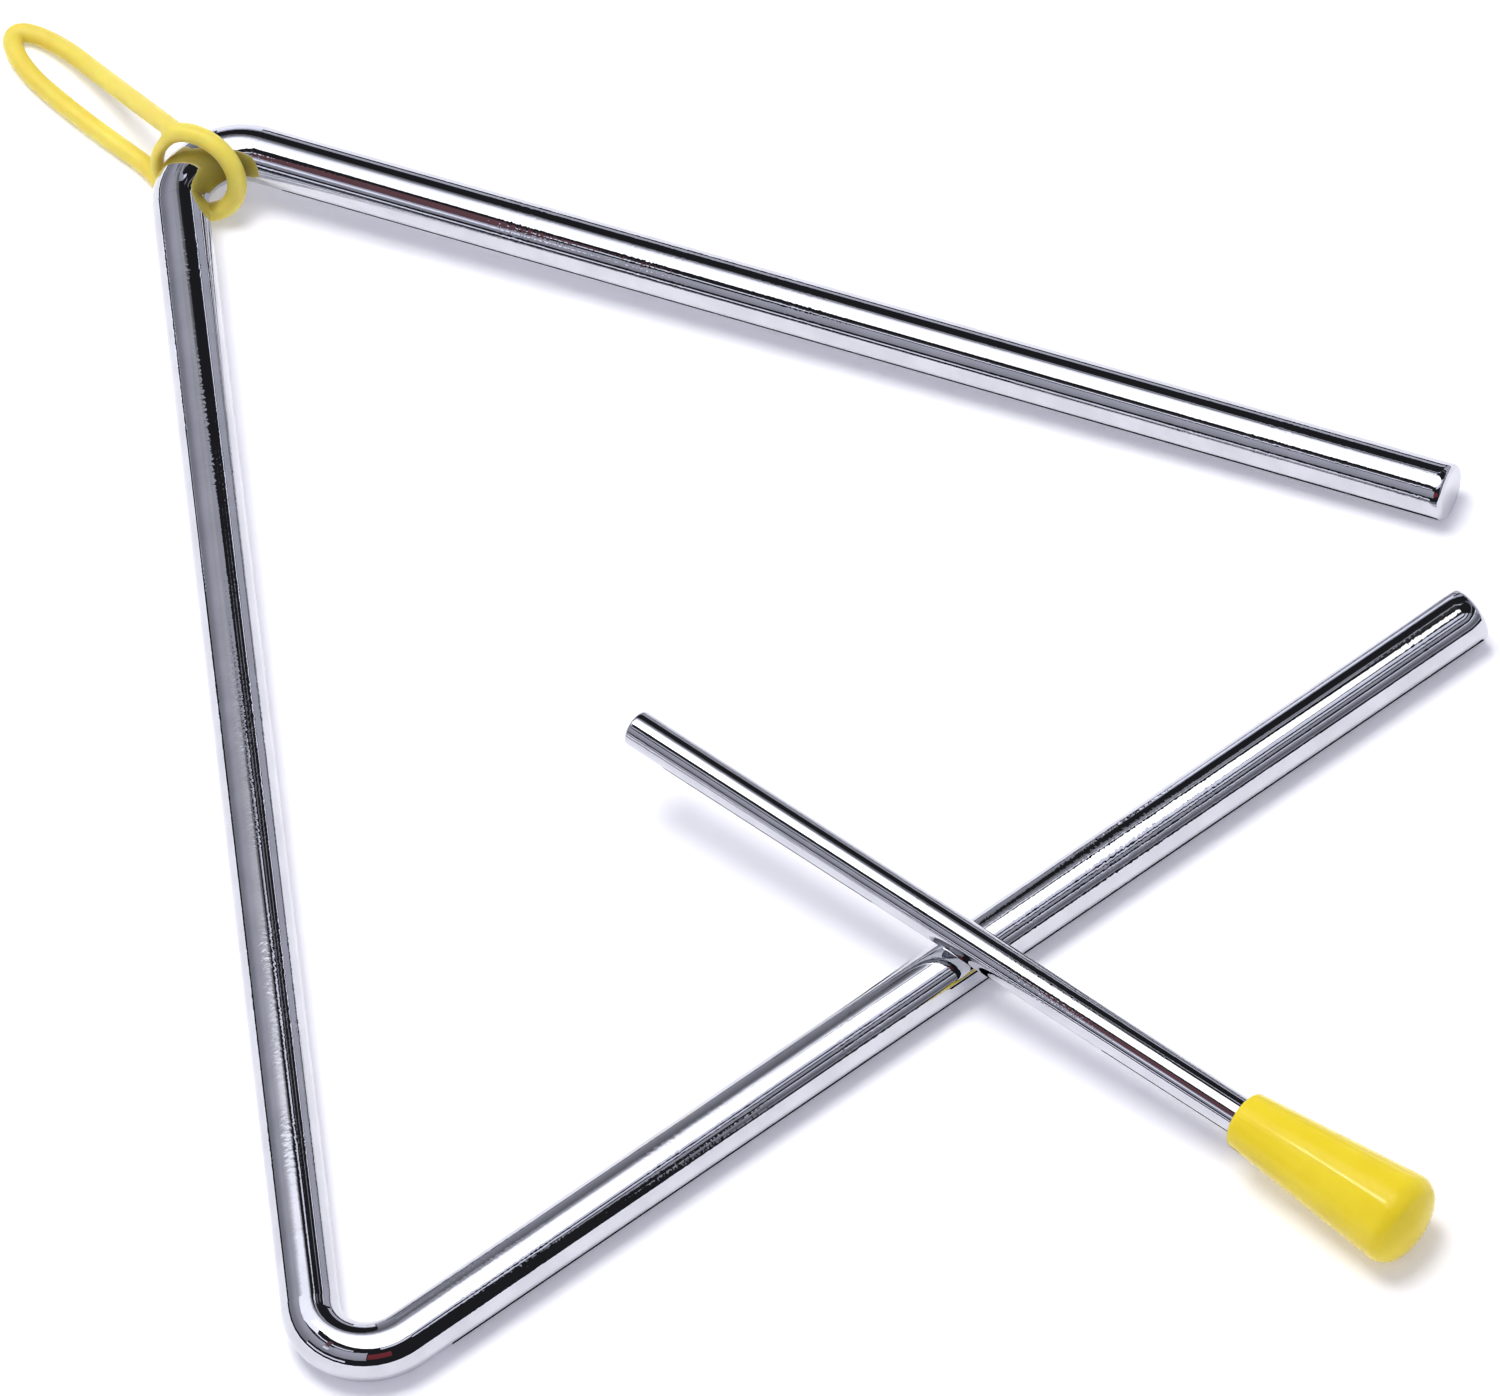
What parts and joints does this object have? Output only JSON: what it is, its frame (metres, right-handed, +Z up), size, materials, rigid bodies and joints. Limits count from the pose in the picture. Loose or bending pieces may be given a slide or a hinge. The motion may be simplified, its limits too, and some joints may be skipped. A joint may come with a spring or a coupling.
{
  "type": "triangle instrument",
  "caption": "Percussion triangle of bent chromed rod with an open corner, a soft moulded hanger and a straight beater with a tapered grip.",
  "frame": {"origin": "middle of the outline on the surface that everything lies on", "axes": "+Z up from the surface, +Y from the base leg towards the corner that carries the hanger, +X along the base leg towards the open corner"},
  "size_m": [0.1638, 0.237, 0.0136],
  "materials": {
    "rod_chrome": "bright chrome plate",
    "hanger_plastic": "soft satin, slightly translucent",
    "beater_chrome": "bright chrome plate",
    "grip_plastic": "gloss, moulded in colour"
  },
  "bodies": {
    "triangle": {"triangle_rod": "rod_chrome"},
    "hanger": {"hanger": "hanger_plastic"},
    "beater": {"beater_rod": "beater_chrome", "beater_grip": "grip_plastic"}
  },
  "joints": [
    {"name": "hanger_swing", "type": "hinge", "parent": "triangle", "child": "hanger", "pos_m": [0.0004, 0.08385, 0.00619], "axis": [0.8374, 0.47, -0.279], "range_deg": [-110, 80]},
    {"name": "beater_lift", "type": "slide", "parent": "triangle", "child": "beater", "axis": [0, 0, 1], "range_m": [0, 0.08]}
  ]
}
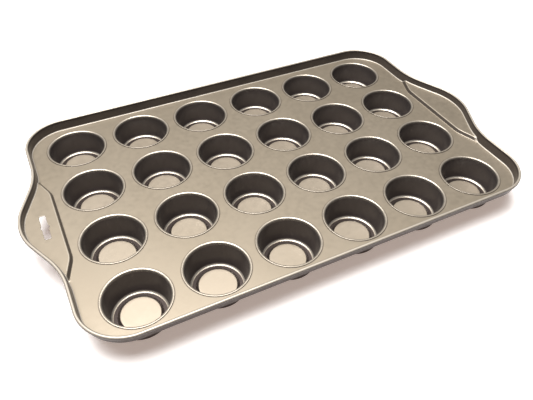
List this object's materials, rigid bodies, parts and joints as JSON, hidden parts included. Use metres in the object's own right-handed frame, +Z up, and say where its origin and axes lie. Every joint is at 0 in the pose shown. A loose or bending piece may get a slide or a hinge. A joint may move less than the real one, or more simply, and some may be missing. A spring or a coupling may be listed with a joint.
{
  "type": "muffin tin",
  "caption": "Shallow rectangular baking tin: rows of small round cups locked into a rimmed steel deck, with a raised ear at each end, one pierced by a hanging slot.",
  "frame": {"origin": "on the surface that the tin stands on, under the middle of the cup grid", "axes": "+X along the long side, away from the ear with the hanging slot; +Y across the tin; +Z up"},
  "size_m": [0.4252, 0.256, 0.0318],
  "materials": {
    "frame_coating": "satin champagne bronze non-stick coating on steel sheet",
    "cup_coating": "satin champagne bronze non-stick coating on drawn steel",
    "wire_steel": "plain drawn steel wire"
  },
  "bodies": {
    "root": {"pan_frame": "frame_coating", "rim_wire": "wire_steel", "cup_r1_c1": "cup_coating", "cup_r1_c2": "cup_coating", "cup_r1_c3": "cup_coating", "cup_r1_c4": "cup_coating", "cup_r1_c5": "cup_coating", "cup_r1_c6": "cup_coating", "cup_r2_c1": "cup_coating", "cup_r2_c2": "cup_coating", "cup_r2_c3": "cup_coating", "cup_r2_c4": "cup_coating", "cup_r2_c5": "cup_coating", "cup_r2_c6": "cup_coating", "cup_r3_c1": "cup_coating", "cup_r3_c2": "cup_coating", "cup_r3_c3": "cup_coating", "cup_r3_c4": "cup_coating", "cup_r3_c5": "cup_coating", "cup_r3_c6": "cup_coating", "cup_r4_c1": "cup_coating", "cup_r4_c2": "cup_coating", "cup_r4_c3": "cup_coating", "cup_r4_c4": "cup_coating", "cup_r4_c5": "cup_coating", "cup_r4_c6": "cup_coating"}
  },
  "joints": []
}
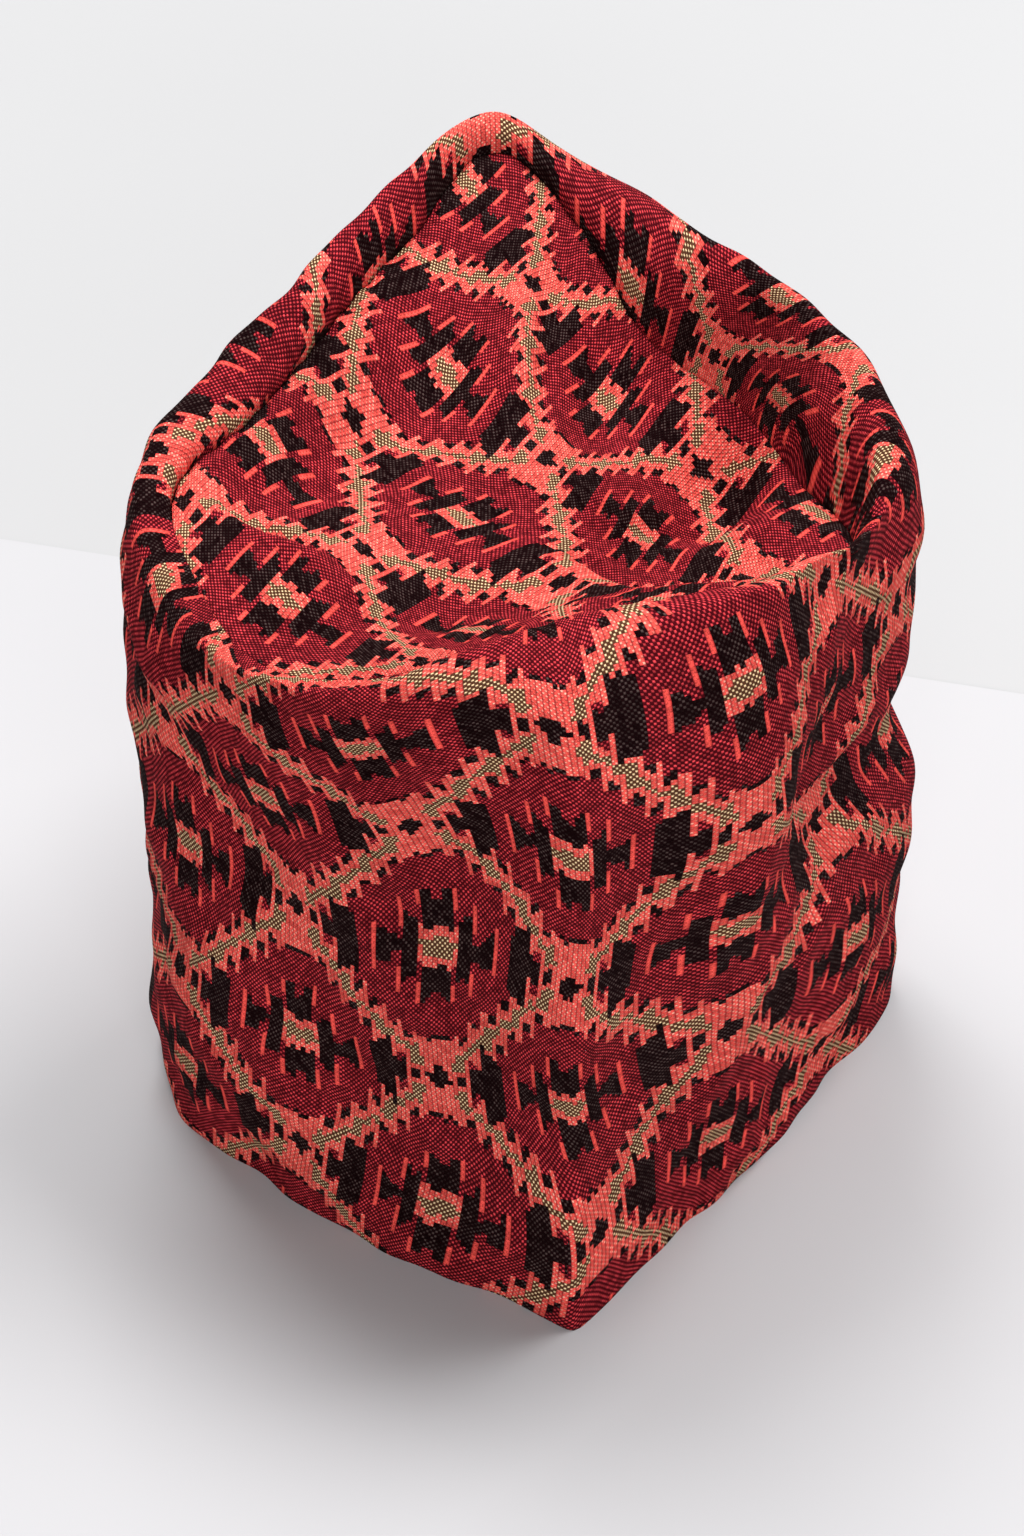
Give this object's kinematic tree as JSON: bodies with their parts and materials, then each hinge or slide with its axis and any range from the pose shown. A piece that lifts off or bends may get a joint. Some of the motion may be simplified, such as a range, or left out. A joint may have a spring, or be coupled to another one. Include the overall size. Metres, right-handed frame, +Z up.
{
  "type": "soft cloth cap",
  "caption": "Tall soft brimless cap of patterned woven cloth: an open tube around the head, creased down the front, with a sunken crown panel inside a rolled top edge.",
  "frame": {"origin": "middle of the cap's foot: the centre of its bounding box seen from above, on the plane that the rim stands on", "axes": "+Z up the cap from the open rim to the crown, -Y towards the creased front corner, +X to the right of someone who looks at that corner"},
  "size_m": [0.195, 0.22, 0.2147],
  "materials": {
    "wall_cloth": "thick woven cloth with a diamond lattice in coral, maroon, black and cream, matt with a slight sheen",
    "crown_cloth": "the same woven cloth, its lattice turned with the panel"
  },
  "bodies": {
    "root": {"side_wall": "wall_cloth", "crown": "crown_cloth"}
  },
  "joints": []
}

§ STATED EXERCISE: Write out all the entries exactly.

§ ANSWER FOR THE TASK:
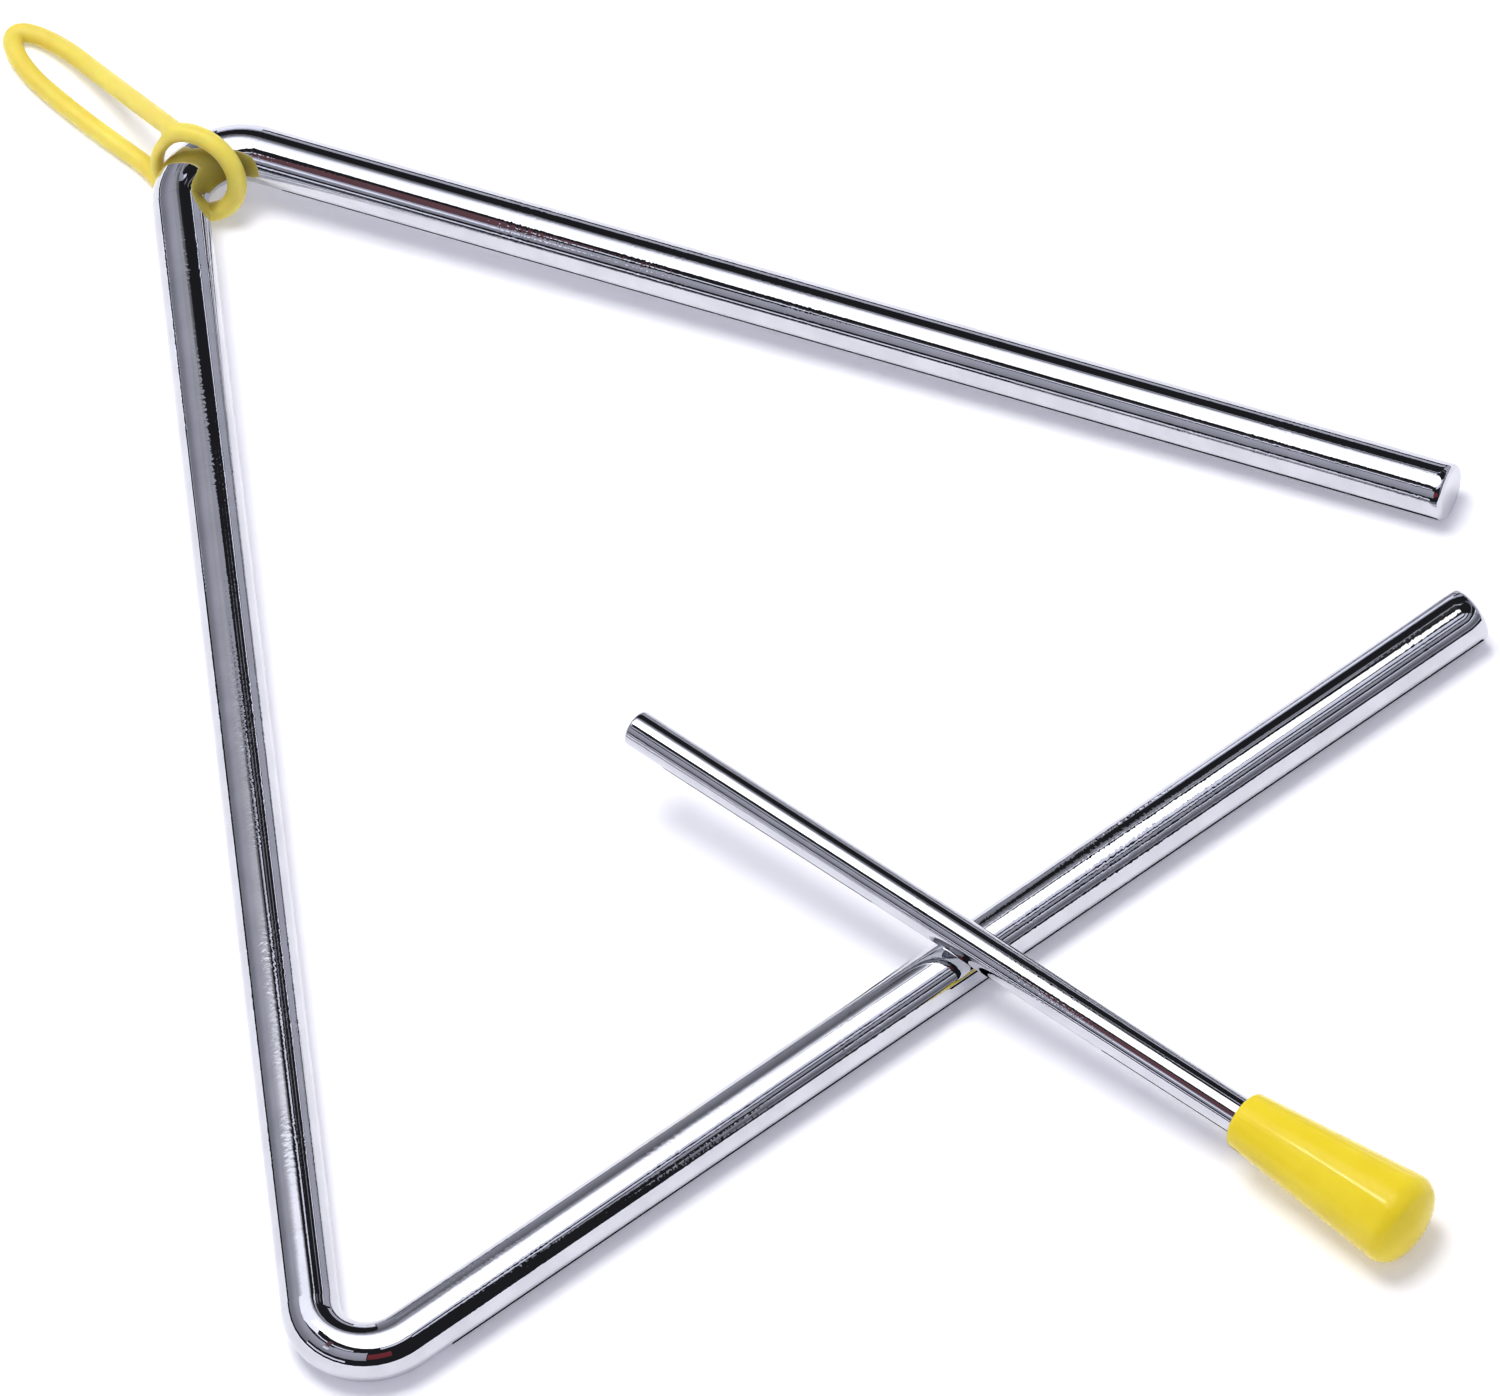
What parts and joints does this object have? Output only JSON: what it is, its frame (metres, right-handed, +Z up), size, materials, rigid bodies and joints. Limits count from the pose in the picture. Loose or bending pieces may be given a slide or a hinge. The motion may be simplified, its limits too, and some joints may be skipped. A joint may come with a spring or a coupling.
{
  "type": "triangle instrument",
  "caption": "Percussion triangle of bent chromed rod with an open corner, a soft moulded hanger and a straight beater with a tapered grip.",
  "frame": {"origin": "middle of the outline on the surface that everything lies on", "axes": "+Z up from the surface, +Y from the base leg towards the corner that carries the hanger, +X along the base leg towards the open corner"},
  "size_m": [0.1638, 0.237, 0.0136],
  "materials": {
    "rod_chrome": "bright chrome plate",
    "hanger_plastic": "soft satin, slightly translucent",
    "beater_chrome": "bright chrome plate",
    "grip_plastic": "gloss, moulded in colour"
  },
  "bodies": {
    "triangle": {"triangle_rod": "rod_chrome"},
    "hanger": {"hanger": "hanger_plastic"},
    "beater": {"beater_rod": "beater_chrome", "beater_grip": "grip_plastic"}
  },
  "joints": [
    {"name": "hanger_swing", "type": "hinge", "parent": "triangle", "child": "hanger", "pos_m": [0.0004, 0.08385, 0.00619], "axis": [0.8374, 0.47, -0.279], "range_deg": [-110, 80]},
    {"name": "beater_lift", "type": "slide", "parent": "triangle", "child": "beater", "axis": [0, 0, 1], "range_m": [0, 0.08]}
  ]
}
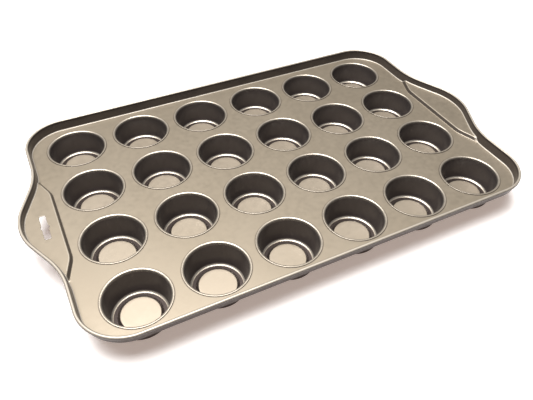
List this object's materials, rigid bodies, parts and joints as JSON, hidden parts included. Use metres in the object's own right-handed frame, +Z up, and say where its origin and axes lie. Every joint is at 0 in the pose shown. A loose or bending piece may get a slide or a hinge. A joint may move less than the real one, or more simply, and some may be missing. A spring or a coupling may be listed with a joint.
{
  "type": "muffin tin",
  "caption": "Shallow rectangular baking tin: rows of small round cups locked into a rimmed steel deck, with a raised ear at each end, one pierced by a hanging slot.",
  "frame": {"origin": "on the surface that the tin stands on, under the middle of the cup grid", "axes": "+X along the long side, away from the ear with the hanging slot; +Y across the tin; +Z up"},
  "size_m": [0.4252, 0.256, 0.0318],
  "materials": {
    "frame_coating": "satin champagne bronze non-stick coating on steel sheet",
    "cup_coating": "satin champagne bronze non-stick coating on drawn steel",
    "wire_steel": "plain drawn steel wire"
  },
  "bodies": {
    "root": {"pan_frame": "frame_coating", "rim_wire": "wire_steel", "cup_r1_c1": "cup_coating", "cup_r1_c2": "cup_coating", "cup_r1_c3": "cup_coating", "cup_r1_c4": "cup_coating", "cup_r1_c5": "cup_coating", "cup_r1_c6": "cup_coating", "cup_r2_c1": "cup_coating", "cup_r2_c2": "cup_coating", "cup_r2_c3": "cup_coating", "cup_r2_c4": "cup_coating", "cup_r2_c5": "cup_coating", "cup_r2_c6": "cup_coating", "cup_r3_c1": "cup_coating", "cup_r3_c2": "cup_coating", "cup_r3_c3": "cup_coating", "cup_r3_c4": "cup_coating", "cup_r3_c5": "cup_coating", "cup_r3_c6": "cup_coating", "cup_r4_c1": "cup_coating", "cup_r4_c2": "cup_coating", "cup_r4_c3": "cup_coating", "cup_r4_c4": "cup_coating", "cup_r4_c5": "cup_coating", "cup_r4_c6": "cup_coating"}
  },
  "joints": []
}
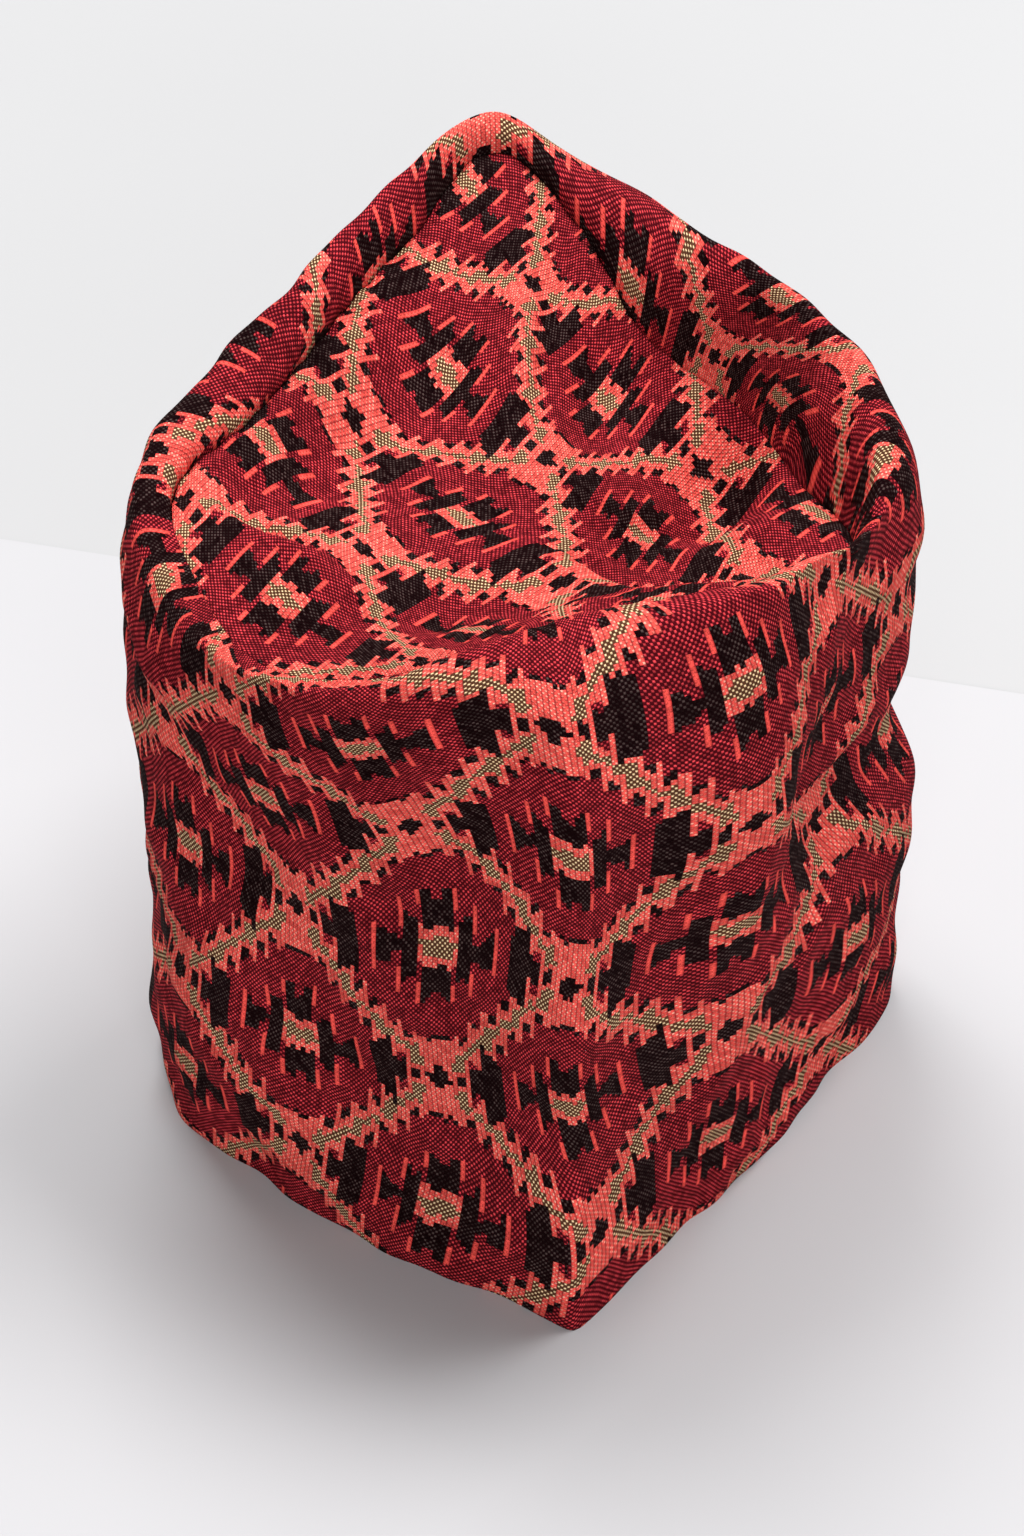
Give this object's kinematic tree as JSON: bodies with their parts and materials, then each hinge or slide with its axis and any range from the pose shown. A piece that lifts off or bends may get a joint. Some of the motion may be simplified, such as a range, or left out. A joint may have a spring, or be coupled to another one. Include the overall size. Metres, right-handed frame, +Z up.
{
  "type": "soft cloth cap",
  "caption": "Tall soft brimless cap of patterned woven cloth: an open tube around the head, creased down the front, with a sunken crown panel inside a rolled top edge.",
  "frame": {"origin": "middle of the cap's foot: the centre of its bounding box seen from above, on the plane that the rim stands on", "axes": "+Z up the cap from the open rim to the crown, -Y towards the creased front corner, +X to the right of someone who looks at that corner"},
  "size_m": [0.195, 0.22, 0.2147],
  "materials": {
    "wall_cloth": "thick woven cloth with a diamond lattice in coral, maroon, black and cream, matt with a slight sheen",
    "crown_cloth": "the same woven cloth, its lattice turned with the panel"
  },
  "bodies": {
    "root": {"side_wall": "wall_cloth", "crown": "crown_cloth"}
  },
  "joints": []
}